‘Wormlike’ hematite photoanode sets new world-record for solar hydrogen …

September 26, 2013 by  
Filed under Solar Energy Tips

According to the Ulsan National Institute of Science and Technology (UNIST), South Korea, researchers have developed a “wormlike” hematite photoanode capable of converting sunlight and water into clean hydrogen energy with an efficiency of 5.3 percent.  Details of the record-breaking achievement were published in Scientific Reports, in an article entitled “Single-crystalline, wormlike hematite photoanodes for efficient solar water splitting” on September 17.

A renewable and sustainable energy production method, solar water splitting uses sunlight, and water, the most abundant natural resource on earth.  Presently, low solar-to-hydrogen conversion efficiency plagues the commercialization of this technology.

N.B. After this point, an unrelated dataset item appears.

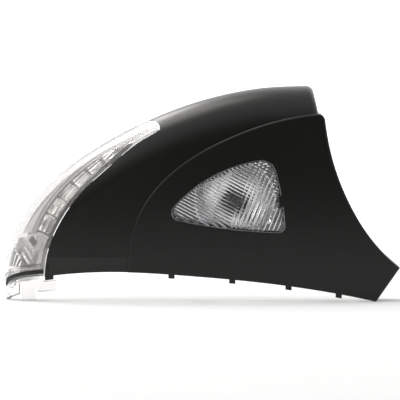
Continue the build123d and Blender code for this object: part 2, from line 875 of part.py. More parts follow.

The lynchpin in solar water splitting technology is the semiconductor photocatalysts that absorb solar energy and split water into hydrogen and oxygen.  Hematite, the rust of iron, Fe2O3, absorbs an abundance of sunlight.  In addition, it exhibits exceptional stability in water, low cost, and environmentally benign characteristics.  For these reasons, hematite has emerged as a promising candidate of photoanode material for solar water splitting within the last 20 years.  However, hematite has a perilous drawback of exceedingly poor electrical conductivity.  Thus, the majority of hematite anodes have performed poorly.

Professor Jae Sung Lee of UNIST led the joint research with Professor Kazunari Domen’s group at the  University of Tokyo, Japan, to develop a new anode material that has exceptional hydrogen production efficiency.

Lee and his colleagues made a series of modifications to improve the electrical conductivity of hematite: first, a single-crystalline wormlike creation was produced through a nanomaterial synthesis procedure; second, the researchers placed a small quantity of platinum into the hematite lattice as doping; lastly, a cobalt catalyst was used to drive the oxygen evolution reaction.  By making these modifications, the researchers drastically reduced energy loss and achieved the record-breaking solar-to-hydrogen conversion efficiency.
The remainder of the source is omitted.